Some analysts say they believe G.M. may be moving too quickly to go public amid continued economic volatility.
“I don’t think the financial markets are even near the ideal set of conditions for an I.P.O. of this magnitude,” said Jesse Toprak, vice president for industry trends at TrueCar.com, which tracks industry sales and pricing. “By waiting for the financial markets to stabilize, they would have the potential to earn more.”
G.M.’s filing listed 31 “risk factors” that it faces, including economic conditions, its ability to attract consumers into its dealerships and its money-losing European operations. It also notes that several top officials, including the incoming chief executive, Daniel F. Akerson, “have no outside automotive industry experience” and that G.M.’s performance could be affected if they “are unable to provide effective guidance and leadership.”
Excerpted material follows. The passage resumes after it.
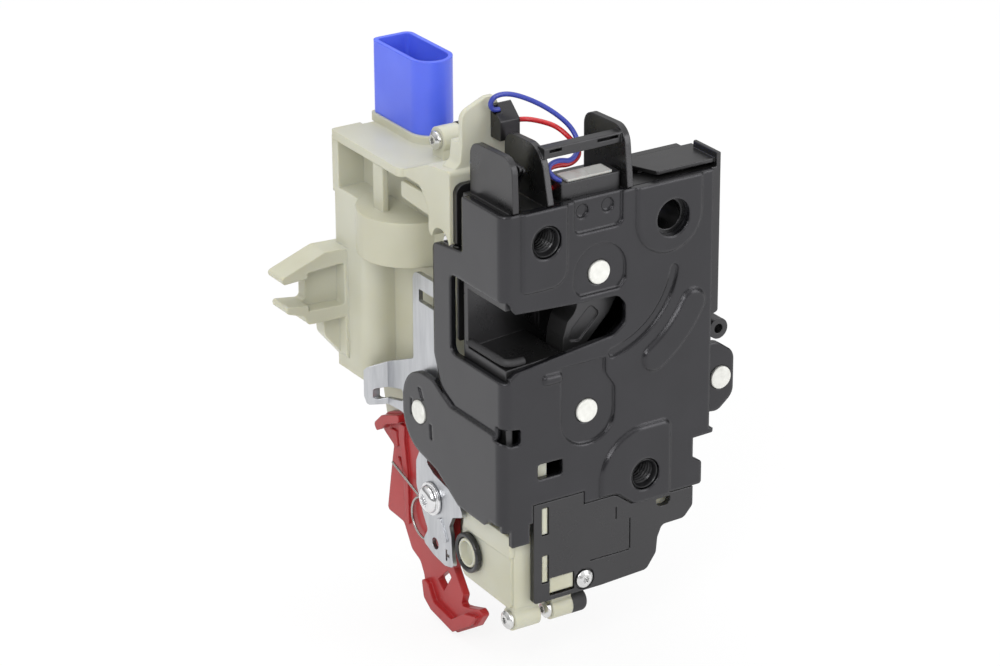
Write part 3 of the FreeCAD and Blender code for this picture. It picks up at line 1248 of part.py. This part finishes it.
def build_worm_wheel():
    """Toothed wheel; its teeth lean by the lead angle of the worm."""
    teeth = int(float(wheel_teeth))
    pitch_radius = wheel_pitch_radius()
    tip = pitch_radius + 0.85
    root = pitch_radius - 1.1
    step = 2 * math.pi / teeth
    width = float(wheel_width)
    lead = math.atan2(float(worm_pitch), 2 * math.pi * (float(worm_radius) - 0.9))
    lean = width * math.tan(lead) / pitch_radius
    # a gap between teeth faces the middle of the worm thread
    start = 0.0
    sections = []
    for side in (-0.5, 0.5):
        points = []
        for i in range(teeth):
            centre = start + (i + 0.5) * step + side * lean
            for reach, spread in ((root, 0.34), (tip, 0.14)):
                points.append((reach, centre - spread * step))
            for reach, spread in ((tip, 0.14), (root, 0.34)):
                points.append((reach, centre + spread * step))
        ring = [Vector(side * width, r * math.cos(a), r * math.sin(a)) for r, a in points]
        sections.append(Part.makePolygon(ring + ring[:1]))
    rim = Part.makeLoft(sections, True, True)
    bore = Part.makeCylinder(2.0 + float(running_gap), width + 12, Vector(-width / 2 - 6, 0, 0),
                             Vector(1, 0, 0))
    hub = Part.makeCylinder(4.5, width + 3.6, Vector(-width / 2 - 1.8, 0, 0), Vector(1, 0, 0))
    lightening = Part.makeCylinder(10.5, 1.4, Vector(width / 2 - 1.4, 0, 0), Vector(1, 0, 0))
    wheel = rim.cut(lightening).fuse(hub).cut(bore)
    shape_piece("worm_wheel", wheel, (worm_x, float(worm_y) - centre_distance(), wheel_z))


def build_lock_slider():
    """Cream flag behind the window of the plate that shows the lock state."""
    slider = new_body("lock_flag")
    slab(slider, "face", [box_outline(-8.6, -76.2, 1.9, -69.0, 0.6)],
         plate_thickness + fit_gap, Size(5.4, "5.4"))
    return slider


def build_circuit_carrier():
    """Flat carrier of the printed tracks inside the outboard half."""
    carrier = new_body("circuit_carrier")
    slab(carrier, "side", [
        box_outline(gasket_back + 6, -30.0, 62.0, 2.0, 2.0),
        Ring(gasket_back + 10, -26.0, 1.6), Ring(58.0, -2.0, 1.6),
    ], unit_outboard - unit_wall - 1.6, unit_outboard - unit_wall)
    lock_switch = new_body("lock_switch")
    slab(lock_switch, "side", [box_outline(46.0, -28.0, 56.0, -21.5, 0.6)],
         unit_outboard - unit_wall - 7.0, unit_outboard - unit_wall - 1.6)


def build_leads():
    """Two short leads from the plug over the bridge to the switch block."""
    blue = [(2.4, 28.1, 31.2), (0.2, 28.1, 31.2), (-0.9, 28.1, 33.6), (0.6, 27.4, 36.0),
            (4.4, 25.2, 36.6), (9.8, 21.4, 34.4), (14.6, 17.4, 31.0), (18.2, 13.8, 26.8),
            (18.8, 10.6, 21.8), (15.0, 9.0, 18.6), (9.6, 8.0, 20.0), (5.9, 7.6, 19.4),
            (6.6, 6.4, 17.2), (8.9, 5.6, 16.6), (8.9, 5.6, 14.9)]
    red = [(7.2, 26.6, 27.4), (9.8, 26.6, 27.4), (13.0, 22.4, 27.2), (15.4, 17.6, 26.6),
           (17.6, 13.6, 23.6), (20.6, 12.6, 19.0), (17.2, 12.6, 16.0), (11.4, 12.4, 17.0),
           (6.6, 11.6, 16.2), (5.2, 9.0, 14.4), (5.2, 7.8, 12.4), (7.4, 7.8, 12.4)]
    for label, points in (("blue_lead", blue), ("red_lead", red)):
        radii = bend_radii(points)
        path = wire_path(points, radii)
        shape = wire_along(path, 1.5)
        full = math.pi * 0.75 ** 2 * path.Length
        print(label, "length", round(path.Length, 1), "smallest radius", round(min(radii), 2),
              "volume share", round(shape.Volume / full, 4))
        shape_piece(label, shape)


def check_and_write():
    """Recompute, test every object and write one file for each piece."""
    doc.recompute()
    faults = []
    for thing in doc.Objects:
        state = " ".join(thing.State)
        if "Invalid" in state or "Error" in state:
            faults.append(f"{thing.Label}: {state}")
        if thing.TypeId in ("PartDesign::Pocket", "PartDesign::Groove") and thing.BaseFeature:
            if thing.Shape.Volume > thing.BaseFeature.Shape.Volume - 0.01:
                faults.append(f"{thing.Label}: cuts nothing")
    for piece in pieces:
        if piece.Shape.isNull() or not piece.Shape.isValid():
            faults.append(f"{piece.Label}: shape not valid")
    if faults:
        raise RuntimeError("; ".join(faults))
    os.makedirs("parts", exist_ok=True)
    for piece in pieces:
        piece.Shape.exportStep(f"parts/{piece.Label}.step")


build_latch_plate()
build_latch_housing()
build_back_plate()
build_frame_gasket()
pivot_rivet("catch_rivet", catch_x, catch_z)
pivot_rivet("pawl_rivet", pawl_x, pawl_z)
build_mounting_nuts()
build_catch()
build_pawl()
catch_back = catch_front + catch_thickness
pawl_back = catch_front + 1.0 + pawl_thickness
torsion_spring("catch_spring", (catch_x, catch_back + fit_gap + 0.7, catch_z), "Y",
               7.0, 1.4, 3.0, 10.0, 60)
torsion_spring("pawl_spring", (pawl_x, pawl_back + fit_gap + 0.6, pawl_z), "Y",
               6.6, 1.2, 3.0, 9.0, 200)
build_side_bracket()
turned("side_rivet", "Y", (72.7, 0, -65.1), [
    (0, 13.3), (rivet_radius, 13.3, 0.3), (rivet_radius, 20.6), (0, 20.6)])
build_position_switch()
build_actuator_housing()
build_actuator_cover()
build_connector()
build_wire_connector()
build_lower_cover()
build_screws()
build_lever_screw()
build_release_lever()
build_ear_rivet()
build_lock_lever()
build_red_lever()
torsion_spring("lever_spring", (red_lever_face - fit_gap - 0.45, lever_screw_y + 10.1,
                                lever_screw_z - 11.6), "X", 6.6, 0.8, 1.0, 5.0, -18, tail=20.0)
build_key_follower()
build_gear_train()
build_lock_slider()
build_circuit_carrier()
turned("frame_screw", "X", (0, frame_screw_y, frame_screw_z), [
    (0, frame_screw_seat - 2.4), (2.6, frame_screw_seat - 2.4, 1.4), (3.4, frame_screw_seat - 1.0, 0.6),
    (4.6, frame_screw_seat - 0.9, 0.3), (4.6, frame_screw_seat), (2.0, frame_screw_seat),
    (2.0, unit_face - 0.1), (0, unit_face - 0.1)])
turned("bumper", "X", (11.0, lug_y, lug_z), [
    (0, 0), (lug_radius, 0), (lug_radius, 5.6, 1.6), (0, 5.6)])
build_leads()
check_and_write()
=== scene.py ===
import math
import bpy
import bmesh
from mathutils import Matrix, Vector


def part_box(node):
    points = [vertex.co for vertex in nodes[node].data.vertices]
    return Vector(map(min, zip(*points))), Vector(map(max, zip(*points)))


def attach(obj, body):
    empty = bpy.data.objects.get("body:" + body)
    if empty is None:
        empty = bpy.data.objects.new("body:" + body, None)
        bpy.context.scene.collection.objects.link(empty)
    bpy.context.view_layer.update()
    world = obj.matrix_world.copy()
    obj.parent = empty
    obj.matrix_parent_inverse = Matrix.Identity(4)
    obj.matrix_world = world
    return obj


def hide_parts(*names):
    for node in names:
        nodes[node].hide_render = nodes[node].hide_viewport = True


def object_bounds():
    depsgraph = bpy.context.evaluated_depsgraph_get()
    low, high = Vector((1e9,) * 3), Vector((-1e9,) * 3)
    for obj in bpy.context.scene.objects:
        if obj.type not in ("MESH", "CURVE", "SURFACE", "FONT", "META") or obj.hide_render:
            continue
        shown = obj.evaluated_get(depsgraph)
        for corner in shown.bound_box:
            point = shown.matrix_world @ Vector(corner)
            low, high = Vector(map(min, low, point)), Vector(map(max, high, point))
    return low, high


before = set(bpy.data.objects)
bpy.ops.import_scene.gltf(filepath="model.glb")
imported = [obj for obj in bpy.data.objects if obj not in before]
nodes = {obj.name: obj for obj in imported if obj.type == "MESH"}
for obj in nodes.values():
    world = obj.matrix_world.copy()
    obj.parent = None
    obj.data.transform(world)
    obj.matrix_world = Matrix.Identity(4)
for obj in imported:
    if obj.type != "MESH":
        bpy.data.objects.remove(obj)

cad_low, cad_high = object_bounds()
AXIS_X, AXIS_Y, AXIS_Z = Vector((1, 0, 0)), Vector((0, 1, 0)), Vector((0, 0, 1))


def metres(*lengths):
    """Lengths in millimetres as metres."""
    return tuple(length / 1000 for length in lengths)


# Materials
NOISE_LOW, NOISE_HIGH = 0.3, 0.7     # most of a noise's values lie between these
BEVEL_SAMPLES = 6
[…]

Last week, Edward E. Whitacre Jr. revealed plans to step down as chief executive on Sept. 1 and as chairman by year’s end. He will be succeeded in both roles by Mr. Akerson, a G.M. director appointed by the Treasury last year after the carmaker emerged from bankruptcy.
Mr. Akerson, a former telecommunications executive currently with a private equity firm, the Carlyle Group, will be G.M.’s fourth chief executive since March 2009.
Though Mr. Whitacre was not expected to stay on for much longer, his departure had not been expected until after the share sale took place. With the change in leadership, G.M. will be seeking to assure potential investors that Mr. Akerson will provide stability at the top.
“The new G.M. is on the right track,” Mr. Whitacre said last week when he announced his plans to retire.
By eliminating most of its debt in the reorganization, G.M. has been able to generate profits even though sales remain near the lowest levels in decades. It is operating with fewer plants and workers, and its vehicles are commanding higher prices.